Lee's projected 30 starts will be taken instead by a combination of long relievers, an untested and fairly unheralded Cuban exile or washed-up veterans on Philadelphia's roster. They include Kevin Slowey, Miguel Gonzalez, Jonathan Pettibone and even Chad Billingsley, who has thrown 12 innings in the majors since 2012. Every one of them projects to allow at least one more run per nine innings than Lee, but the shortfall doesn't stop there. Lee averages seven innings a start while spot starters are lucky to go six. Over the course of a season, that means another three to four games worth of long-reliever usage, a collective group which also give up runs at a materially higher rate than Lee does. Lee's injury, therefore, might result in an additional 50 runs allowed by the Phillies this season -- more than five wins' worth.

The bad news doesn't stop there. Slowey, Gonzalez, Pettibone, etc., would be part of a rotation that already includes Aaron Harang, Jerome Williams and David Buchanan. For Cole Hamels' sake, I hope he gets traded; having him go to work each day with that crew would be like making peak-Robert De Niro join the cast of "Entourage."

Unlike Hamels, Carlos Ruiz and the still-valuable Chase Utley, Jimmy Rollins escaped that fate having been traded to the Los Angeles Dodgers. Good for him but a killer drop-off in run production for the Phillies, who will slide Freddy Galvis in at shortstop. A repeat of his .176/.227/.319 batting line from last year and the Phillies will effectively be batting pitchers in both the eighth and ninth lineup spots.

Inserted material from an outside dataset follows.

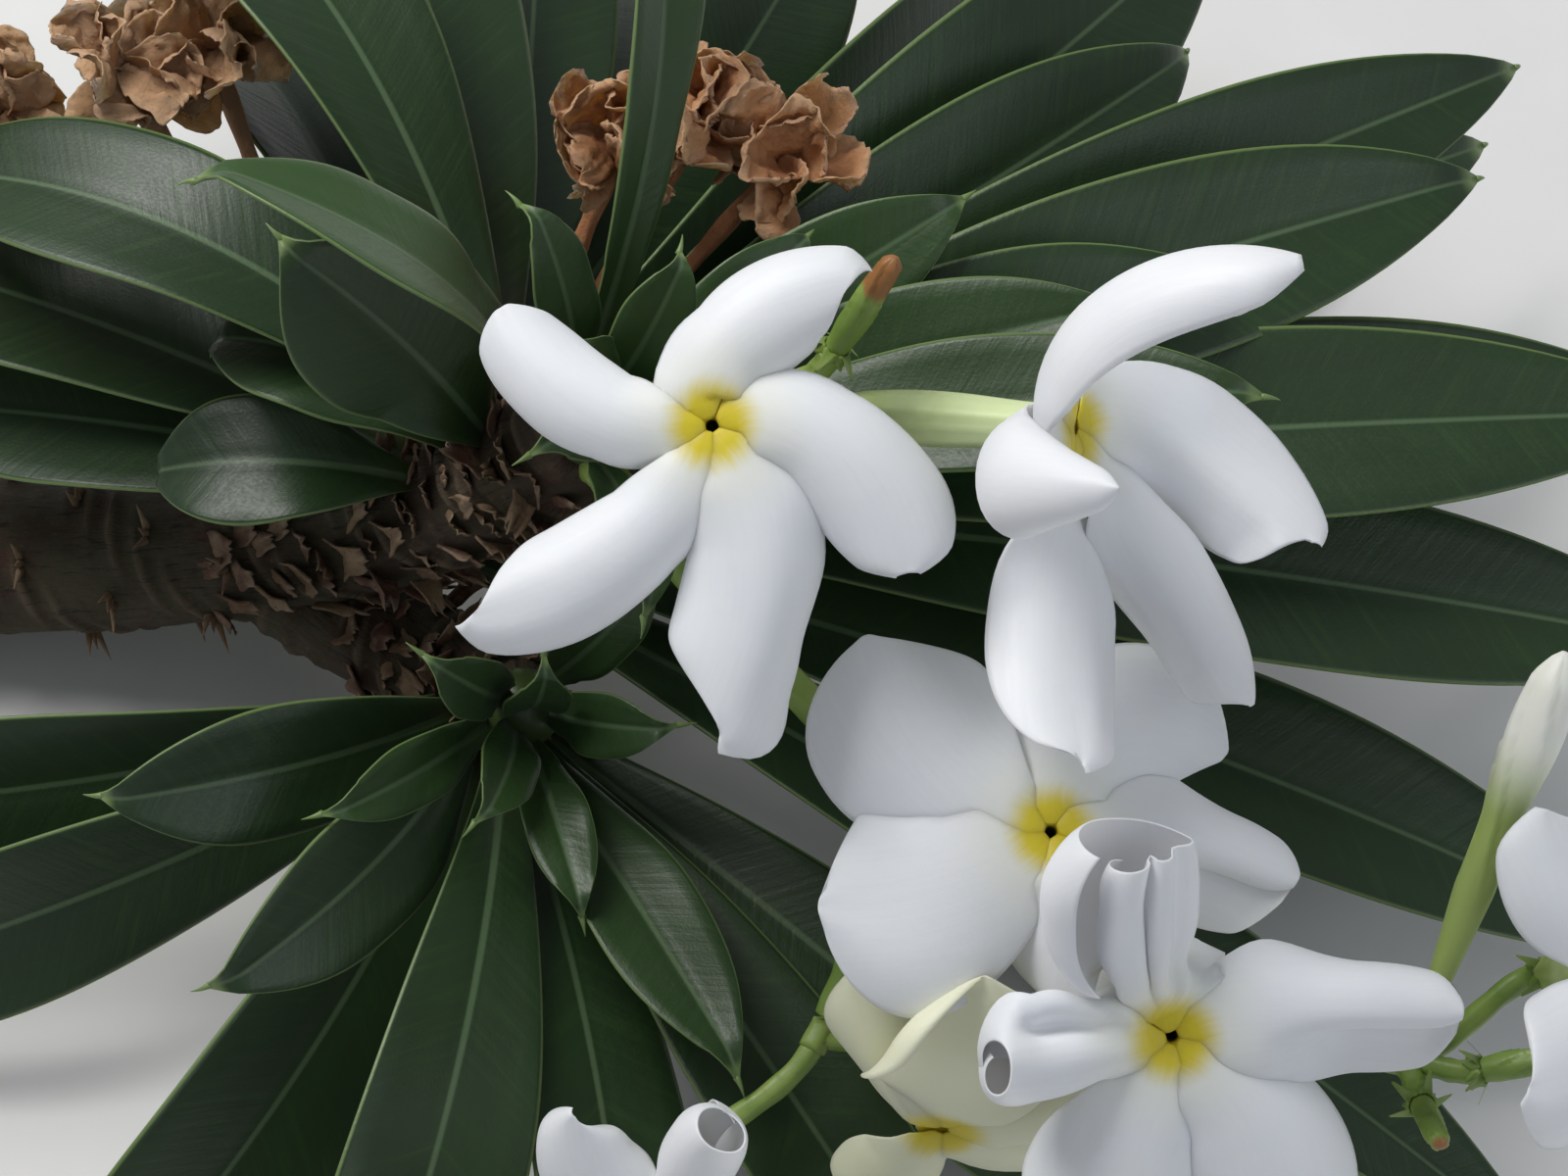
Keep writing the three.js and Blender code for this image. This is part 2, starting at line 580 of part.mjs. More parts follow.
// A dry stalk with crumpled heads at its end
function drySolid(blossom) {
  const parts = [];
  const foot = vector(blossom.foot);
  blossom.heads.forEach((spot, n) => {
    const head = vector(spot);
    const middle = foot.clone().lerp(head, CRUMPLE.stalkBend);
    middle.z -= CRUMPLE.stalkSag;
    const curve = new THREE.CubicBezierCurve3(
      foot, foot.clone().lerp(middle, CRUMPLE.stalkBend), middle, head);
    parts.push(tube(curve, () => CRUMPLE.stalk, CRUMPLE.stalkSides, CRUMPLE.stalkSteps));
    parts.push(solid(new THREE.IcosahedronGeometry(CRUMPLE.core, 0).translate(...spot)));
    for (let k = 0; k < CRUMPLE.petals; k++) {
      const seed = n * 7 + k + head.x;
      const petal = [
        (360 / CRUMPLE.petals) * k + CRUMPLE.turnSpread * wobble(seed, 1),
        CRUMPLE.sweepSpread * wobble(seed, 2),
        blossom.radius * (1 + CRUMPLE.sizeSpread * wobble(seed, 3)),
        blossom.radius * CRUMPLE.width,
        CRUMPLE.arch,
        CRUMPLE.liftFoot + CRUMPLE.liftFootSpread * wobble(seed, 4),
        CRUMPLE.liftTip + CRUMPLE.liftTipSpread * wobble(seed, 5),
        CRUMPLE.rollSpread * wobble(seed, 6),
      ];
      const grid = petalGrid(petal, CRUMPLE.stations, CRUMPLE.columns, CRUMPLE.root);
      const aim = new THREE.Vector3(
        CRUMPLE.aimAcross * wobble(seed, 7), CRUMPLE.aimBack + CRUMPLE.aimSpread * wobble(seed, 8), 1);
      const turn = new THREE.Quaternion().setFromUnitVectors(new THREE.Vector3(0, 0, 1), aim.normalize());
      const matrix = new THREE.Matrix4().makeRotationFromQuaternion(turn).setPosition(head);
      parts.push(sheetSolid(grid, CRUMPLE.thickness).transform(matrix.elements));
    }
  });
  return fuse(parts);
}

const materials = {
  stem: new THREE.MeshStandardMaterial({ color: '#5e5238', roughness: 0.85, metalness: 0 }),
  leaf: new THREE.MeshStandardMaterial({ color: '#23451f', roughness: 0.42, metalness: 0 }),
  stalk: new THREE.MeshStandardMaterial({ color: '#7f9a3f', roughness: 0.5, metalness: 0 }),
  petal: new THREE.MeshStandardMaterial({ color: '#eef0f2', roughness: 0.55, metalness: 0 }),
  dry: new THREE.MeshStandardMaterial({ color: '#b07a4a', roughness: 0.9, metalness: 0 }),
};

const branch = new THREE.Group();

function place(name, body, material, matrix = new THREE.Matrix4()) {
  const { vertProperties, triVerts } = body.getMesh();
  const geometry = new THREE.BufferGeometry();
  geometry.setAttribute('position', new THREE.BufferAttribute(vertProperties, 3));
  geometry.setIndex(new THREE.BufferAttribute(triVerts, 1));
  geometry.computeVertexNormals();
  const mesh = new THREE.Mesh(geometry, material);
  mesh.name = name;
  mesh.applyMatrix4(matrix);
  branch.add(mesh);
}

const thickStem = stemSolid(GAP);
const thickShoot = limbs.shoot.body(GAP);
const thickStalks = fuse(Object.values(STALKS).map((rows) => stalkSolid(rows, GAP)));

place('stem', stemSolid(0), materials.stem);
place('side_shoot', largest(limbs.shoot.body(0).subtract(thickStem)), materials.stem);
let clearStalk = null;
for (const [name, rows] of Object.entries(STALKS)) {
  const body = stalkSolid(rows, 0).subtract(thickStem);
  place(name, clearStalk ? largest(body.subtract(clearStalk)) : largest(body), materials.stalk);
  clearStalk = stalkSolid(rows, GAP);
}
for (const [name, flower] of Object.entries(FLOWERS)) {
  const matrix = flowerMatrix(flower);
  place(name, flowerSolid(flower, matrix), materials.petal, matrix);
}
for (const [name, bud] of Object.entries(BUDS)) {
  place(name, budSolid(bud), name.startsWith('bud') ? materials.stalk : materials.petal);
}
for (const [name, blossom] of Object.entries(DRY_BLOSSOMS)) {
  place(name, largest(drySolid(blossom).subtract(thickStem)), materials.dry);
}
for (const [name, heart] of Object.entries(HEARTS)) {
  place(name, largest(heartSolid(heart).subtract(thickStalks)), materials.leaf);
}

for (const [name, [limb, back, tip, rise, width, roll]] of Object.entries(LEAVES)) {
  const leaf = rootLeaf(limb, back, vector(tip), rise, width, roll);
  place(name, largest(leafSolid(leaf, 0).subtract(thickStem).subtract(thickShoot)), materials.leaf);
}

// The origin goes on the floor below the middle of the whole branch
const box = new THREE.Box3().setFromObject(branch, true);
const middle = box.getCenter(new THREE.Vector3());
for (const mesh of branch.children) mesh.position.add(new THREE.Vector3(-middle.x, -middle.y, -box.min.z));

export default branch;
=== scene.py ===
"""Cut flowering branch of a Madagascar palm: the finished look around its solid frame.

Lengths in the tables below are millimetres in the branch's drawing, where the floor is z = 0.
"""
import json
import math

import bpy
import numpy as np
from bpy.props import FloatProperty, FloatVectorProperty, IntProperty, PointerProperty
from mathutils import Matrix, Vector


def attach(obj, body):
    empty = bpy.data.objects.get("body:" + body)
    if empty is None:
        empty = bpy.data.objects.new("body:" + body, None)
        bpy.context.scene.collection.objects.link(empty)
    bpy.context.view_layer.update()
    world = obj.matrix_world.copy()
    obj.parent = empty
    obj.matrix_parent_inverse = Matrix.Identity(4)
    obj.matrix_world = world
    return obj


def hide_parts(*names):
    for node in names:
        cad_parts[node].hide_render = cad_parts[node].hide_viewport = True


bl_info = {
    "name": "Flowering Palm Branch",
    "version": (1, 0, 0),
    "blender": (4, 5, 0),
    "location": "View3D > Sidebar > Branch",
    "description": "Dresses a cut flowering branch: bark, leathery leaves, white blooms, dry blossoms",
    "category": "Object",
}

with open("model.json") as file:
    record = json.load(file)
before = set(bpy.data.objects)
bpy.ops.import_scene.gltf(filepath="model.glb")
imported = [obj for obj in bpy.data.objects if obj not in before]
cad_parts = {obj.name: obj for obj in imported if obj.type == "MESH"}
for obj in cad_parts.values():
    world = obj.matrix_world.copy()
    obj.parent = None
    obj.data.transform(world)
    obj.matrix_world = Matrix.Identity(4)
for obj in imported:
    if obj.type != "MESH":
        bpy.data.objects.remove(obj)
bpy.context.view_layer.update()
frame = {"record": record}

MM = 0.001
GOLDEN_ANGLE = 137.508
# Three numbers that scatter the small differences between leaves, petals and leaf bases
SCATTER = (12.9898, 78.233, 43758.5453)

# The stem, cut square at its left end, and the side shoot that forks off below its tip
STEM = dict(points=[(-245, 96, 19), (-165, 96, 19), (-85, 80, 30), (-34, 59, 128)], foot=19, tip=12.5)
SHOOT = dict(points=[(-103, 80, 46), (-84, 66, 34), (-56, 53, 40), (-51, 38, 58)], foot=14, tip=10)

# The bark's leaf scars and ridges, and the rings that close a limb's two ends
SCARS = dict(spacing=3.9, round=2.5, rate=0.42, power=1.5, height=1.1, ridge=0.5, sunk=0.9, floor_gap=0.05,
             close_from=0.975, close=0.9)
CUT_DISCS = (1.0, 0.93, 0.6, 0.25, 0.02)
# Dry leaf bases, and the spines that stand in threes
STUB = dict(rows=12, columns=9, tilt=0.2, lean=36, lean_spread=20, bend=0.3, cup=0.45, half_thickness=0.3,
            sunk=1.6, floor_gap=6, shoot_end=52, length=7.2, length_spread=2.6, width=7.5, width_spread=2)
SPINE = dict(threes=34, first=104, spacing=3.9, lean=0.5, middle=0.62, radii=(0.95, 0.08), rings=6,
             floor_gap=3)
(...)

Philadelphia's entire roster is a mess, very reminiscent of the post-playoff Houston Astros teams of the late 2000s, who strung together a string of 70-plus-win seasons with their aging former stars before the bottom fell out in 2011. Phillies fans should be prepared for the possibility of a 100-loss season, especially if Hamels and/or Utley are shipped away in midseason trades. Even if the Phillies needlessly burn Hamels' production for a team that has no chance to outscore its opponents and play .500 baseball, it's absolutely no protection against a historically bad season.

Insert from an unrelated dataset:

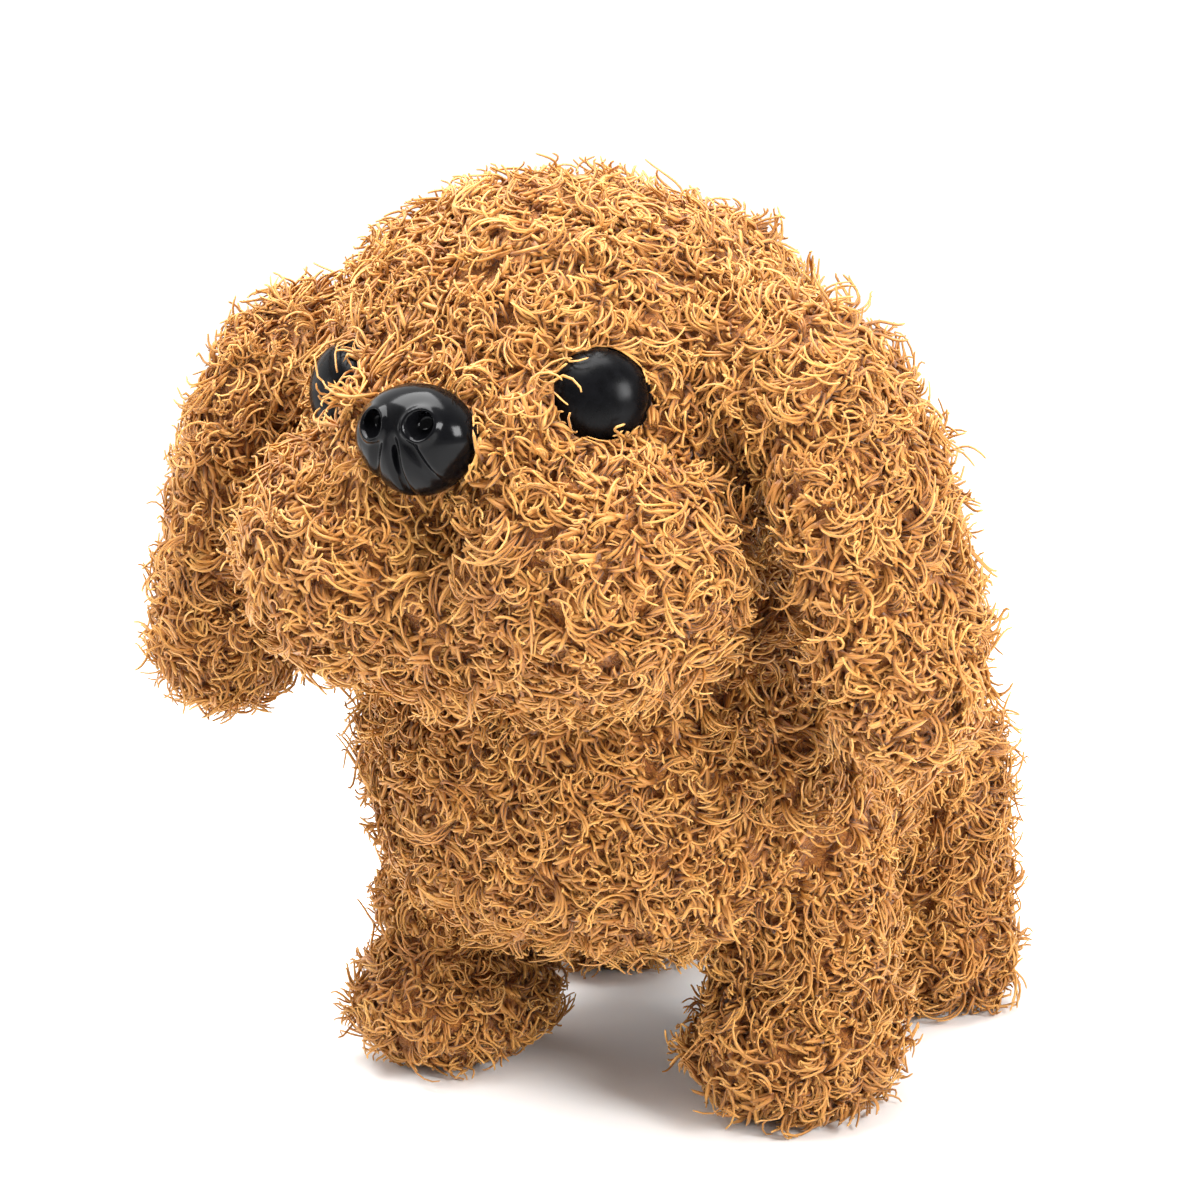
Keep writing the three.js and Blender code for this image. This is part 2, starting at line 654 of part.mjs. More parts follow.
const [, noseY, noseZ] = NOSE.centre;
add("nose_pin", rodX(1, -7.6, 7.6, pivotY, pivotZ, 12), COLOUR.steel, 0.3, 1);
const noseLever = join(
  rodX(3, -4.8, 4.8, pivotY, pivotZ, 16),
  rod([0, pivotY, pivotZ], [0, noseY + 9, noseZ - 1.8], 2.4),
  rodY(4, noseY + 5, noseY + 10, 0, noseZ, 16),
  box(1.9, 3.6, pivotY, rodHoleY + 1.4, pivotZ - 2.8, pivotZ + 2.8),
  box(-3.6, -1.9, pivotY, rodHoleY + 1.4, pivotZ - 2.8, pivotZ + 2.8),
);
add(
  "nose_lever",
  cut(
    noseLever,
    rodX(1.35, -6, 6, pivotY, pivotZ, 12),
    box(-5, 5, rodHoleY - 2.4, rodHoleY + 3, pivotZ - 1.4, pivotZ + 1.4),
    rodY(2.05, noseY, noseY + 9, 0, noseZ, 12),
  ),
  COLOUR.pale,
);
add(
  "nose_pull_rod",
  join(rodZ(1.2, CASE.top - 0.7, pivotZ, 0, rodHoleY, 12), rodX(1, -3.6, 3.6, rodHoleY, pivotZ, 10)),
  COLOUR.steel,
  0.3,
  1,
);

// The moulded nose: an egg, wider on top, with two nostrils and a cleft.
function noseButton(grow = 0) {
  const egg = join(
    lump({ centre: [0, noseY, noseZ + 1.4], radii: [11, 6.6, 7.8] }, grow, 1, 14),
    lump({ centre: [0, noseY, noseZ - 2.6], radii: [8, 6, 7.8] }, grow, 1, 14),
  );
  return egg.intersect(box(-20, 20, noseY - 20, noseY + 4.4 + grow, noseZ - 20, noseZ + 20));
}
add(
  "nose",
  cut(
    join(noseButton(), rodY(1.7, noseY + 3, noseY + 8.6, 0, noseZ, 12)),
    lump({ centre: [4.4, noseY - 6.2, noseZ + 3], radii: [1.7, 1.8, 1.4] }, 0, 1, 8),
    lump({ centre: [-4.4, noseY - 6.2, noseZ + 3], radii: [1.7, 1.8, 1.4] }, 0, 1, 8),
    box(-0.4, 0.4, noseY - 8, noseY - 5, noseZ - 9, noseZ + 1),
  ),
  COLOUR.black,
  0.15,
);

// An eye's pieces stand on its look direction; `far` is measured outwards from its centre.
function eyePart(profile, side, sides = 12) {
  const points = profile.map(([r, far]) => new THREE.Vector2(r, far));
  const geometry = new THREE.LatheGeometry(points, sides);
  const look = new THREE.Vector3(EYE.look[0] * side, EYE.look[1], EYE.look[2]).normalize();
  const turn = new THREE.Quaternion().setFromUnitVectors(new THREE.Vector3(0, 1, 0), look);
  geometry.applyQuaternion(turn);
  return solid(geometry.translate(EYE.centre[0] * side, EYE.centre[1], EYE.centre[2]));
}
const eyeDome = (grow = 0) => {
  const profile = [[0, -1 - grow], [EYE.r + grow, -1 - grow]];
  for (let i = 0; i <= 4; i++) {
    const angle = (i / 4) * (Math.PI / 2);
    profile.push([(EYE.r + grow) * Math.cos(angle), (EYE.depth + grow) * Math.sin(angle)]);
  }
  profile[profile.length - 1][0] = 0;
  return profile;
};
const stemProfile = (grow = 0) => [[0, -8 - grow], [1.5 + grow, -8 - grow], [1.5 + grow, 0], [0, 0]];
const washerProfile = (grow = 0) => [
  [0, -6.4 - grow],
  [5.5 + grow, -6.4 - grow],
  [5.5 + grow, -5 + grow],
  [0, -5 + grow],
];
const eyeCuts = [];
for (const [name, side] of [["left", 1], ["right", -1]]) {
  const dome = join(eyePart(eyeDome(), side, 16), eyePart(stemProfile(), side, 12));
  add(`eye_${name}`, dome, COLOUR.black, 0.08);
  add(
    `eye_washer_${name}`,
    cut(eyePart(washerProfile(), side), eyePart(stemProfile(GAP), side, 12)),
    COLOUR.pale,
  );
  eyeCuts.push(
    eyePart(eyeDome(GAP), side, 16),
    eyePart(stemProfile(GAP), side, 12),
    eyePart(washerProfile(GAP), side),
  );
}

const frameRoom = box(
  -HEAD_FRAME.x - GAP,
  HEAD_FRAME.x + GAP,
  HEAD_FRAME.front - GAP,
  HEAD_FRAME.back + GAP,
  HEAD_FRAME.floor - 1,
  HEAD_FRAME.top + GAP,
);
const postRoom = rodZ(POST.r + GAP, 60, HEAD_FRAME.floor + 1, 0, POST.y, 24);
add(
  "head_plush",
  cut(
    headShape(),
    frameRoom,
    postRoom,
    swept(noseButton(RUN), ALONG_X, [0, pivotY, pivotZ], NOSE.twitch, 1),
    box(-5.5, 5.5, -90, -53, 113, 136),
    ...eyeCuts,
  ),
  COLOUR.plush,
  1,
);

for (const [name, side] of [["left", 1], ["right", -1]]) {
  add(`ear_plush_${name}`, cut(earShape(side), headShape(RUN)), COLOUR.ear, 1);
}

// The body skin: a stuffed shell with room for the case, the links, the legs and the tail.
const sideRoom = (side) => {
  const [a, b] = [side * 20, side * 39].sort((p, q) => p - q);
  return box(a, b, -22, 55, 44, 72);
};
const caseTop = CASE.top + GAP;
const tailBar = rod([0, TAIL.y, TAIL.z - 1], [0, TAIL.y + 15, TAIL.z + 17.4], 3);
add(
  "body_plush",
  cut(
    join(loaf(BODY), lump(CHEST, 0, 1, 18), lump(NECK, 0, 1, 14)),
    headShape(0.5),
    box(-CASE.x - 0.6, CASE.x + 0.6, CASE.front - 0.6, CASE.back + 0.6, CASE.floor - 0.6, caseTop),
    box(-TUB.x - 0.6, TUB.x + 0.6, TUB.front - 0.6, TUB.back + 0.6, 10, CASE.floor + 1),
    sideRoom(1),
    sideRoom(-1),
    postRoom,
    box(-6, 6, CASE.back - 1, TAIL.y + 5, TAIL.z - 9, TAIL.z + 9),
    swept(tailBar, ALONG_Z, [0, TAIL.y, 0], TAIL.wag, 1),
    swept(tailPlush(2 * RUN), ALONG_Z, [0, TAIL.y, 0], TAIL.wag, 1),
    ...legSweeps,
  ),
  COLOUR.plush,
  1,
);

export default toy;
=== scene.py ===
import bpy
import math
import numpy as np
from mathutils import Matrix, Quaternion, Vector, noise


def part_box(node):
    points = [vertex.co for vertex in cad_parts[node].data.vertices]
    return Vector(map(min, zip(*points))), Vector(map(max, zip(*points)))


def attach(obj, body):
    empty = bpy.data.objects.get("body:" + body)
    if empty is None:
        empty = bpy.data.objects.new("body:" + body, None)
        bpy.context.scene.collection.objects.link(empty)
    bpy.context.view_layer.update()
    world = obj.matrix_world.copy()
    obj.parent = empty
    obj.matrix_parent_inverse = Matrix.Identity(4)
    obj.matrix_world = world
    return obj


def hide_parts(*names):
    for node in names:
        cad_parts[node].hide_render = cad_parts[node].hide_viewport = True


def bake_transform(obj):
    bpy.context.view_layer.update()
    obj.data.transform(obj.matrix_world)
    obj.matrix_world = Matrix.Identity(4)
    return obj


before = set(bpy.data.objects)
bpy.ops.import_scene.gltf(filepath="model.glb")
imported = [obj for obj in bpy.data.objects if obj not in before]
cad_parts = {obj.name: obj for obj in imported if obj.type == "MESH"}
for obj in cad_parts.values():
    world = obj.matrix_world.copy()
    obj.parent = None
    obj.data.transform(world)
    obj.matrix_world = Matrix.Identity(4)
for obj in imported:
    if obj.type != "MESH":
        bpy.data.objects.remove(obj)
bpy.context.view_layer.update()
MM = 0.001

# ---- Studio ----
# The toy stands on a plain pale floor in a white room. A wide softbox hangs over its head, a
# smaller one stands off its left cheek and a weak one fills from its right.
AZIMUTH = math.radians(29.3)  # from straight ahead towards the toy's left
ELEVATION = math.radians(11.3)
ROLL = math.radians(2.3)  # the camera leans a little to the toy's left
DISTANCE = 560 * MM
AIM = Vector((-8.5, -3.9, 87.2)) * MM

outward = Vector(
    (
        math.sin(AZIMUTH) * math.cos(ELEVATION),
        -math.cos(AZIMUTH) * math.cos(ELEVATION),
        math.sin(ELEVATION),
    )
)
lens = bpy.data.cameras.new("camera")
lens.lens, lens.sensor_width = 90.7, 36
lens.clip_start, lens.clip_end = 0.01, 20
camera = bpy.data.objects.new("camera", lens)
bpy.context.scene.collection.objects.link(camera)
camera.location = AIM + outward * DISTANCE
camera.rotation_euler = (outward.to_track_quat("Z", "Y") @ Quaternion((0, 0, 1), -ROLL)).to_euler()
bpy.context.scene.camera = camera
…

Baseball historians and baby-boomer Phillies fans are well aware of Steve Carlton's heroic performance on the 59-win 1972 Phillies, but there's a recent example as well. One of the historically worst teams of all time was the 2004 Arizona Diamondbacks. Just three years removed from winning the World Series, the '04 edition lost 111 games, "bested" only by the 119-loss Detroit Tigers in 2003. Even more overlooked than Arizona's futility that year was the plight of Randy Johnson. Johnson went 16-14 with a 2.60 ERA for that wretched team. Hamels' place in the hearts of Phillies fans is permanently secure, but he's no Carlton or Johnson. If at peak performance they weren't shields against a 100-loss season, then neither is Hamels' presence on the 2015 Phillies.

The Phillies market before Lee went on the disabled list was 68.5 games, and it's still sitting there. Based on the prospect of assets being dumped at midseason, when the market opened it looked like an "under" play from an intangibles standpoint. Now, it looks like one from a value perspective.